Parser cache disk space available", should remain above 20%

This target is no longer a good measure since we migrated to new hardware. Should we take a snapshot at the point where the hosts were replaced and call this task done or revise the expectations and continue monitoring?

Reviewing the 5 targets from the task description:

  1. Parser cache disk space available", should remain above 20%

This target is no longer a good measure since we migrated to new hardware. […]

I think 20% could continue to be a general threshold for the new hardware as well. But, that's for your team to decide later. I understand what you mean though, which is that the new servers have more space so it's not enough that to say that we have more than 20% space in relation to whether we have succeeded in reducing space used.

We can however verify it by looking at the per-server metrics, since the old hardware is still online and keep up with incoming writes afaik:

Screenshot 2021-09-01 at 04.17.38.png (611×1 px, 126 KB)

Grafana: Parser Cache

Success. The first panel is the average, which is skewed by the new hardware. The second panel is per-server, with the newer servers muted via the legend. Each of the old servers today has more absolute space available then when the pre-new-hardware average was around 20%, so in the spirit of the original target, I think we can still consider this a verified "success".

  1. "Parser cache hit ratio", has been stable around ~80% for article page views.

Screenshot 2021-09-01 at 04.30.54.png (1×2 px, 290 KB)

Grafana: Parser Cache

Meh. We are continuing to take a hit here, as expected per the lowered retention on articles (30 to 20 days) still being in effect. I actually wanted to merge this task with T280604 since the two should happen in parallel, but kept them as separate as Peter filed them that way originally. In any event, this isn't a "success" right now. But I hope/expect that when we ramp this back up under T280604, that we will regain this loss. We have some additional margin today even on the old hardware, so I suppose we could start ramping up one day at a time now, or we could wait until your team is comfortable taking the old hardware out of rotation. I'll leave that to you.

  1. "Backend pageview response time (p75)", has been stable around ~250ms

Screenshot 2021-09-01 at 05.15.28.png (1×2 px, 302 KB)

Grafana: Backend pageview time

Success. It's quite a long span of time to evaluate a high-level metric like this. There have been many skin and core performance changes during this time. But, for our purposes here I'm mainly looking for correlation between the post-May 25 reduction in hit rate, and a negative impact on performance, and there isn't a strong correlation of that kind that I can see.

On the contrary. I do see a significant and consistent improvement in pageview response times more recently, from 19 August onward. This aligns suspiciously well with @Kormat's rollout of the new hardware that day. But, as great at it would be, I'm unsure we can attribute this major backend time reduction to the new hardware, as on 19 Aug she rolled it out in Eqiad. And we're currently primary in COdfw, where she rolled it out a few days earlier on Aug 13 and Aug 17. In any event, no bad news here.

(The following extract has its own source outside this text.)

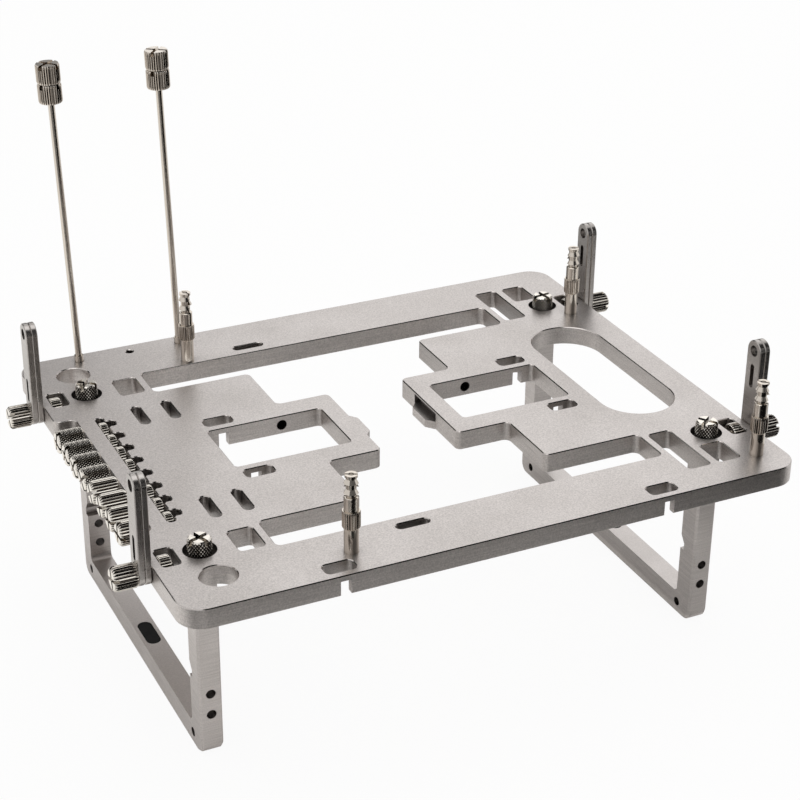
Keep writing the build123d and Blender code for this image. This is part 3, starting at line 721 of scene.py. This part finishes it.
# A card's feather is the width of its fading edge, and its cover is how much it hides.
cards = {
    "front_floor_card": {"place": (260, -580, 1), "size": (1100, 860), "feather": 80, "cover": 1.0},
    "left_front_floor_card": {"place": (-520, -420, 1), "size": (800, 700), "feather": 90, "cover": 0.85},
    "right_rear_floor_card": {"place": (260, 110, 3), "size": (260, 300), "feather": 90, "cover": 0.75},
    "right_floor_card": {"place": (460, -380, 2), "size": (800, 620), "feather": 110, "cover": 0.9},
    "front_wall_card": {"place": (420, -1150, 230), "target": (0, 0, 60), "size": (1500, 520),
                        "feather": 200, "cover": 0.85},
    "front_room_card": {"place": (-100, -1300, 430), "target": (-100, 0, 430), "size": (3200, 1240),
                        "feather": 260, "cover": 0.92},
    "under_card": {"place": (95, -40, 3), "size": (300, 300), "feather": 100, "cover": 0.55},
    "under_rear_card": {"place": (0, 240, 3), "size": (180, 220), "feather": 60, "cover": 0.85},
    "overhead_front_card": {"place": (330, -480, 680), "target": (40, -60, 80), "size": (1240, 740),
                            "feather": 130, "cover": 1.0},
    "rear_left_card": {"place": (-350, 1050, 540), "target": (0, 0, 80), "size": (1500, 900),
                       "feather": 340, "cover": 1.0},
    "rear_low_card": {"place": (500, 1060, 380), "target": (0, 0, 80), "size": (1500, 520),
                      "feather": 200, "cover": 0.4},
    "left_floor_bounce": {"place": (-632, 690, 1), "size": (1040, 1500), "feather": 30, "cover": 0.9,
                          "tone": whiteBoard},
    "near_floor_bounce": {"place": (30, -114, 4), "size": (500, 46), "feather": 18, "cover": 0.6,
                          "tone": whiteBoard},
}

underFeet = Matrix.Translation((0, 0, -studio["floorDrop"] * mm))
makePlane("floor", studio["floorSize"], underFeet, makeFloorMaterial())
for cardName, card in cards.items():
    addCard(cardName, card)

# The camera sees a white room, and the object is lit by a slightly dimmer one.
world = bpy.data.worlds.new("studio")
bpy.context.scene.world = world
world.use_nodes = True
world.node_tree.nodes.clear()
seen = addNode(world.node_tree, "ShaderNodeLightPath")
room = addNode(world.node_tree, "ShaderNodeBackground",
               {"Color": (1, 1, 1, 1), "Strength": studio["roomStrength"]})
white = addNode(world.node_tree, "ShaderNodeBackground", {"Color": (1, 1, 1, 1), "Strength": 1.0})
roomMix = addNode(world.node_tree, "ShaderNodeMixShader", None,
                  {0: seen.outputs["Is Camera Ray"], 1: room.outputs[0], 2: white.outputs[0]})
addNode(world.node_tree, "ShaderNodeOutputWorld", None, {"Surface": roomMix.outputs["Shader"]})

softboxes = {
    "overhead softbox": {"place": (0, 0, 900), "target": (0, 0, 70), "size": (900, 700), "power": 1.3},
    "rear softbox": {"place": (560, 760, 640), "target": (40, 0, 80), "size": (900, 700), "power": 0.75},
}
for softboxName, softbox in softboxes.items():
    light = bpy.data.lights.new(softboxName, "AREA")
    light.shape = "RECTANGLE"
    light.size, light.size_y = [v * mm for v in softbox["size"]]
    light.energy = softbox["power"]
    lamp = bpy.data.objects.new(softboxName, light)
    lamp.location = [v * mm for v in softbox["place"]]
    aim = Vector(softbox["target"]) - Vector(softbox["place"])
    lamp.rotation_euler = aim.to_track_quat("-Z", "Y").to_euler()
    bpy.context.scene.collection.objects.link(lamp)

bpy.context.scene.view_settings.view_transform = "Standard"
print("studio set")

  1. Monitor overall appserver load and internal latencies via the "Application Servers RED Dashboard".

Sucesss. We had our annual switchover in the middle here, and again it's a long time range to say anything definitive about at glance. I'd say the numbers have remarkably stable over this entire period. With the same 20% @ <100ms and 75% @ <250ms as before. If anything, the Codfw numbers are less variable day-to-day and slightly better, but virtually no lasting correlation from any day during this period, including the days where we made changes in hardware or software around ParserCache.

  1. Daily purge of parser cache MUST take less than an actual day to run. (Runs automatically at midnight).

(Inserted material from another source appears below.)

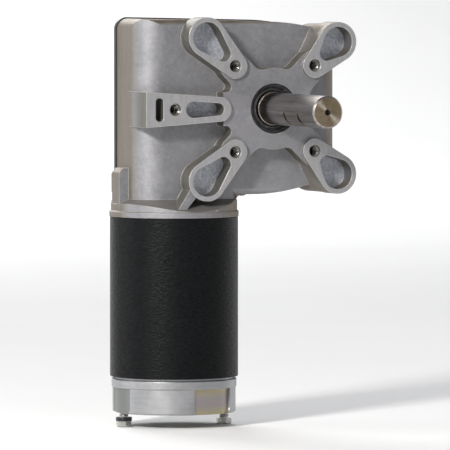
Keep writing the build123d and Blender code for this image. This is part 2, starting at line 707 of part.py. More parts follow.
def armature_shaft():
    """Motor shaft that carries the core, the commutator and the worm."""
    shaft = top_prism(Circle(ARBOR_R), ARBOR_BOTTOM_Z, ARBOR_TOP_Z)
    return on_motor_axis(chamfer(shaft.edges().filter_by(GeomType.CIRCLE), 0.8))


def slot_places():
    """Rotation of each armature slot about the motor axis."""
    return [Rot(0, 0, 360 / CORE_SLOTS * number) for number in range(CORE_SLOTS)]


def armature_core():
    """Laminated iron core with winding slots."""
    core = ring(CORE_R, ARBOR_R)
    for place in slot_places():
        core = core - place * Pos(20.5, 0) * Rectangle(11, 3.6) - place * Pos(27, 0) * Rectangle(4, 1.8)
    return on_motor_axis(top_prism(core, CORE_BOTTOM_Z, CORE_TOP_Z))


def armature_windings():
    """Copper coils: bars in the slots and the overhangs at both ends."""
    overhang = turned(
        (9, 0), (14, WINDING_OVERHANG), (22, WINDING_OVERHANG), (26, WINDING_OVERHANG - 3.5), (26.4, 2), (25.5, 0)
    )
    coils = Pos(0, 0, CORE_TOP_Z) * overhang + Pos(0, 0, CORE_BOTTOM_Z) * Rot(180, 0, 0) * overhang
    for place in slot_places():
        coils = coils + place * Pos(20.5, 0, (CORE_TOP_Z + CORE_BOTTOM_Z) / 2) * Box(
            10.6, 3.2, CORE_TOP_Z - CORE_BOTTOM_Z + 1
        )
    return on_motor_axis(coils)


def commutator():
    """Copper commutator, its bars parted by narrow slots."""
    barrel = ring(COMMUTATOR_R, ARBOR_R)
    for place in slot_places():
        barrel = barrel - place * Pos(COMMUTATOR_R, 0) * Rectangle(2.6, 0.7)
    return on_motor_axis(top_prism(barrel, COMMUTATOR_BOTTOM_Z, COMMUTATOR_TOP_Z))


def tip_bush():
    """Bronze bush for the top end of the armature shaft."""
    return on_motor_axis(top_prism(ring(9, ARBOR_R + RUNNING_GAP), 30, 43.6))


def thrust_pad():
    """Hardened disc that takes the worm's end thrust."""
    return on_motor_axis(top_prism(Circle(8.9), 43.6, 45.4))


def oil_seal():
    """Seal that keeps the gear grease out of the motor."""
    profile = ring(OIL_SEAL_R, SPACER_R + RUNNING_GAP)
    return on_motor_axis(top_prism(profile, OIL_SEAL_Z, OIL_SEAL_Z + OIL_SEAL_HEIGHT))


def worm_spacer():
    """Sleeve between the worm and its bearing."""
    low = DRIVE_BEARING_Z + SMALL_BEARING_WIDTH
    return on_motor_axis(top_prism(ring(SPACER_R, ARBOR_R), low, -WORM_LENGTH / 2))


# ---------------------------------------------------------------- motor body


def motor_tube():
    """Plain steel tube, the outer body of the motor."""
    tube = top_prism(ring(TUBE_R, TUBE_BORE_R), TUBE_BOTTOM_Z, TUBE_TOP_Z)
    tube = chamfer(tube.edges().filter_by(GeomType.CIRCLE).sort_by(SortBy.RADIUS)[-2:], 0.4)
    return on_motor_axis(tube)


def field_magnets():
    """Four curved magnets inside the tube."""
    outline = sector(MAGNET_IN_R, TUBE_BORE_R - RUNNING_GAP, 45 - MAGNET_HALF_ANGLE, 45 + MAGNET_HALF_ANGLE)
    magnet = top_prism(outline, CORE_BOTTOM_Z - 3, CORE_TOP_Z + 3).solid()
    return Compound([on_motor_axis(Rot(0, 0, 90 * number) * magnet) for number in range(4)])


def bolt_clearance(radius):
    """Both long bolt holes through the motor end parts."""
    holes = [Pos(x, y, (CAP_BOTTOM_Z + CAP_TOP_Z) / 2) * Cylinder(radius, 60) for x, y in bolt_places()]
    return holes[0] + holes[1]


def recess_corner(angle):
    """Filler that rounds the lower corner of a cap recess at the given side."""
    size = CAP_RECESS_CORNER_R
    block = Pos(CAP_RECESS_R, -size / 2, CAP_BOTTOM_Z + size / 2 - 1) * Box(8, size, size + 2)
    barrel = Pos(CAP_RECESS_R, -size, CAP_BOTTOM_Z + size) * Rot(0, 90, 0) * Cylinder(size, 10)
    above = Pos(CAP_RECESS_R, -size, CAP_BOTTOM_Z + size + 2) * Box(10, 2 * size, 4)
    return Rot(0, 0, angle) * (block - barrel - above)


def end_cap():
    """Cast end cap with the end bearing seat, shallow outer recesses and a lead hole."""
    body = top_prism(Circle(CAP_R), CAP_BOTTOM_Z, CAP_TOP_Z)
    body = chamfer(body.edges().group_by(Axis.Z)[0], 0.8)
    rim = top_prism(Circle(CAP_RIM_R), CAP_TOP_Z - CAP_RIM_HEIGHT, CAP_TOP_Z)
    rim = chamfer(rim.edges(), 0.4)
    spigot = top_prism(Circle(TUBE_BORE_R - RUNNING_GAP), CAP_TOP_Z, CAP_TOP_Z + 6)
    body = body + rim + spigot
    cavity = top_prism(Circle(CAP_CAVITY_R), CAP_BOTTOM_Z + 3, CAP_TOP_Z + 7)
    cavity = cavity - top_prism(Circle(SMALL_BEARING_R + 3.5), CAP_BOTTOM_Z, END_BEARING_Z + SMALL_BEARING_WIDTH)
    for side in (-1, 1):
        cavity = cavity - top_prism(Pos(side * BOLT_CIRCLE_R, 0) * Circle(4.6), CAP_BOTTOM_Z, CAP_TOP_Z)
    body = body - cavity
    body = body - top_prism(Circle(SMALL_BEARING_R), END_BEARING_Z - 1.4, CAP_TOP_Z)
    for start, stop in CAP_RECESSES:
        recess = top_prism(sector(CAP_RECESS_R, CAP_RIM_R + 2, start, stop), CAP_BOTTOM_Z - 1, CAP_TOP_Z - CAP_RIM_HEIGHT)
        body = body - (recess - recess_corner(stop))
    body = body - lead_hole(LEAD_HOLE_R)
    return on_motor_axis(body) - bolt_clearance(BOLT_R + 0.1)


def lead_hole(radius):
    """Radial hole at the back of the cap, where the leads would pass."""
    return Rot(0, 0, LEAD_HOLE_ANGLE) * Pos(CAP_RECESS_R - 2, 0, LEAD_HOLE_Z) * Rot(0, 90, 0) * Cylinder(radius, 12)


def lead_grommet():
    """Rubber grommet in the lead hole."""
    sleeve_length = 5.5
    grommet = extrude(ring(LEAD_HOLE_R - RUNNING_GAP, LEAD_BORE_R), sleeve_length)
    flange = extrude(Circle(LEAD_HOLE_R + 1.5), 1.5)
    flange = chamfer(flange.edges().group_by(Axis.Z)[-1], 0.5) - Cylinder(LEAD_BORE_R, 6)
    grommet = grommet + Pos(0, 0, sleeve_length) * flange
    place = Rot(0, 0, LEAD_HOLE_ANGLE) * Pos(CAP_RECESS_R - 4.0, 0, LEAD_HOLE_Z) * Rot(0, 90, 0)
    return on_motor_axis(place * grommet)


def through_bolts():
    """Two long hex-head bolts that clamp the cap, the tube and the casting."""
    hexagon = Rot(0, 0, BOLT_HEAD_TURN) * RegularPolygon(BOLT_HEAD_FLATS / 2, 6, major_radius=False)
    head = top_prism(hexagon, BOLT_HEAD_TOP_Z - BOLT_HEAD_HEIGHT, BOLT_HEAD_TOP_Z)
    dome = Pos(0, 0, BOLT_HEAD_TOP_Z - BOLT_HEAD_HEIGHT / 2) * Cylinder(4.55, BOLT_HEAD_HEIGHT)
    head = head & chamfer(dome.edges().group_by(Axis.Z)[0], 0.6)
    bolt = (head + top_prism(Circle(BOLT_R), BOLT_HEAD_TOP_Z, BOLT_TOP_Z)).solid()
    return Compound([Pos(x, y, 0) * bolt for x, y in bolt_places()])


def bolt_washer():
    """Thick dark washer on the left bolt's head."""
    x, y = bolt_places()[0]
    profile = ring(4.8, BOLT_R + RUNNING_GAP)
    return Pos(x, y, 0) * top_prism(profile, BOLT_HEAD_TOP_Z, BOLT_HEAD_TOP_Z + BOLT_WASHER_HEIGHT)


def wave_washer():
    """Spring washer that preloads the end bearing."""
    low = END_BEARING_Z - 1.4
    return on_motor_axis(top_prism(ring(SMALL_BEARING_R - 0.4, 12.5), low + 0.2, END_BEARING_Z))


def brush_place(side):
    """Rotation that puts a brush laid along +X at its own angle."""
    return Pos(0, 0, BRUSH_Z) * Rot(0, 0, BRUSH_ANGLES[side])


def brush_block(inner_r, outer_r, grow):
    """Block along +X with the brush's section, grown all round."""
    length = outer_r - inner_r
    return Pos((inner_r + outer_r) / 2, 0, 0) * Box(length, BRUSH_WIDTH + 2 * grow, BRUSH_HEIGHT + 2 * grow)


def brush(side):
    """Carbon brush, hollowed at its inner end to the commutator's radius."""
    block = brush_block(COMMUTATOR_R - 1, BRUSH_OUT_R, 0) - Cylinder(COMMUTATOR_R + RUNNING_GAP, 30)
    return on_motor_axis(brush_place(side) * block)


def brush_spring(side):
    """Coil spring behind a brush, drawn as a tube of its coil size."""
    coil = Cylinder(3.0, HOLDER_OUT_R - 1 - BRUSH_OUT_R) - Cylinder(2.4, 20)
    place = Pos((HOLDER_OUT_R - 1 + BRUSH_OUT_R) / 2, 0, 0) * Rot(0, 90, 0)
    return on_motor_axis(brush_place(side) * place * coil)


def brush_holders():
    """Brass boxes that guide the two brushes."""
    shapes = []
    for side in BRUSH_ANGLES:
        box = brush_block(COMMUTATOR_R + 2.5, HOLDER_OUT_R, 1.0)
        box = box - brush_block(COMMUTATOR_R, HOLDER_OUT_R - 1, RUNNING_GAP)
        shapes.append(on_motor_axis(brush_place(side) * box).solid())
    return Compound(shapes)


def brush_plate():
    """Insulating ring that carries the brush boxes."""
    top = BRUSH_Z - BRUSH_HEIGHT / 2 - 1.0
    plate = top_prism(ring(CAP_CAVITY_R - 0.2, COMMUTATOR_R + 2), top - 2, top)
    return on_motor_axis(plate) - bolt_clearance(4.8)


def build():
    """Write every piece."""
    os.makedirs("parts", exist_ok=True)
    write("gear_housing", gear_housing())
    write("gearbox_cover", gearbox_cover())
    write("cover_gasket", cover_gasket())
    write("cover_screws", cover_screws())
    write("output_shaft", output_shaft())
    write("wheel_key", wheel_key())
    write("worm_wheel_hub", worm_wheel_hub())
    write("worm_wheel_rim", worm_wheel_rim())
    write("output_seal", output_seal())
    write_bearing("front_bearing", Pos(0, FRONT_BEARING_Y, 0) * Rot(-90, 0, 0), OUTPUT_BEARING)
    write_bearing("rear_bearing", Pos(0, REAR_BEARING_Y, 0) * Rot(-90, 0, 0), OUTPUT_BEARING)
    write("armature_shaft", armature_shaft())
    write("worm", worm())
    write("worm_spacer", worm_spacer())
    write("armature_core", armature_core())
    write("armature_windings", armature_windings())
    write("commutator", commutator())
    write("tip_bush", tip_bush())
    write("thrust_pad", thrust_pad())
    write("oil_seal", oil_seal())
    write_bearing("drive_bearing", Pos(MOTOR_X, MOTOR_Y, DRIVE_BEARING_Z), MOTOR_BEARING)
    write_bearing("end_bearing", Pos(MOTOR_X, MOTOR_Y, END_BEARING_Z), MOTOR_BEARING)
    write("motor_tube", motor_tube())
    write("field_magnets", field_magnets())
    write("end_cap", end_cap())
    write("lead_grommet", lead_grommet())
    write("through_bolts", through_bolts())
    write("bolt_washer", bolt_washer())
    write("wave_washer", wave_washer())
    write("brush_plate", brush_plate())
    write("brush_holders", brush_holders())
    for side in BRUSH_ANGLES:
        write("brush_" + side, brush(side))
        write("brush_spring_" + side, brush_spring(side))


build()
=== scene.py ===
import json
import math

import bpy
from mathutils import Matrix, Vector


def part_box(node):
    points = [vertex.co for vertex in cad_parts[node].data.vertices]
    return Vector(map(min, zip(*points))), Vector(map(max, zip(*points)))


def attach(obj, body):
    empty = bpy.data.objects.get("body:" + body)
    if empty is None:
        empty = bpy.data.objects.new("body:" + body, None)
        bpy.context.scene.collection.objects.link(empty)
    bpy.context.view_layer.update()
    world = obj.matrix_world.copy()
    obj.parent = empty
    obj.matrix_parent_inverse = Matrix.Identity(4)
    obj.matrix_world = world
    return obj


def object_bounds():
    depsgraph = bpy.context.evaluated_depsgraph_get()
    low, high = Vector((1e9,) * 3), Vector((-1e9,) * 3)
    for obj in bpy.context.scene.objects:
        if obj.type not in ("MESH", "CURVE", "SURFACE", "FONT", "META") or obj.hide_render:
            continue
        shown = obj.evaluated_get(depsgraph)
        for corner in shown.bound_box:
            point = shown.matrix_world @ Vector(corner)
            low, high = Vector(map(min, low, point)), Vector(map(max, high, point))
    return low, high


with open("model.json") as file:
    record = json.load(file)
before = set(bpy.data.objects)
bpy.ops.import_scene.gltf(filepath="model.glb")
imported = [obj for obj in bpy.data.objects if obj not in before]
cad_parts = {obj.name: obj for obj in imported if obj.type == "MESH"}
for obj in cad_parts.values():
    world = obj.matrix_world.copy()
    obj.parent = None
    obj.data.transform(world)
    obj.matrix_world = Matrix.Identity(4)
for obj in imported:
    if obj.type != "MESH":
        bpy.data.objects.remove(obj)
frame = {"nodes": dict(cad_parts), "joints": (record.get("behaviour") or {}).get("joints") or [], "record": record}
CAD_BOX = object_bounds()
MM = 0.001

# ------------------------------------------------------------------ places taken from the frame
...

Success, per T282761: purgeParserCache.php should not take over 24 hours for its daily run.

Parser cache disk space available", should remain above 20%

Should we […] call this task done or revise the expectations and continue monitoring?

Shorter answer: Yes, let's close this task. My above comment does point out a consistently lower parser cache hit rate. But let's treat this task as the green-light for DiscussionTools rollout and continue working together at T280604: Post-deployment: (partly) ramp parser cache retention back up .

  1. "Parser cache hit ratio", has been stable around ~80% for article page views.

Screenshot 2021-09-01 at 04.30.54.png (1×2 px, 290 KB)

Grafana: Parser Cache

Meh. We are continuing to take a hit here, as expected per the lowered retention on articles (30 to 20 days) still being in effect. I actually wanted to merge this task with T280604 since the two should happen in parallel, but kept them as separate as Peter filed them that way originally. In any event, this isn't a "success" right now. But I hope/expect that when we ramp this back up under T280604, that we will regain this loss. We have some additional margin today even on the old hardware, so I suppose we could start ramping up one day at a time now, or we could wait until your team is comfortable taking the old hardware out of rotation. I'll leave that to you.

The graph window you've chosen seems to be rather misleading. Here's the graph for 2021-03, with a hit average of 78.1%:

image.png (700×1 px, 83 KB)

https://grafana-rw.wikimedia.org/d/000000106/parser-cache?viewPanel=7&orgId=1&from=1614556800000&to=1617235200000

And here's the one for the most recent month, 2021-08, with a hit average of 77.5%:

image.png (669×1 px, 72 KB)

https://grafana-rw.wikimedia.org/d/000000106/parser-cache?viewPanel=7&orgId=1&from=1627776000000&to=1630454400000

(Months chosen to be before and after the major overhaul of parsercache/purging that happened april->july.)

2021-07 was slightly lower, at 76%. I don't know of a specific reason for that, or at least i can't think of why the h/w swaps would have an impact there.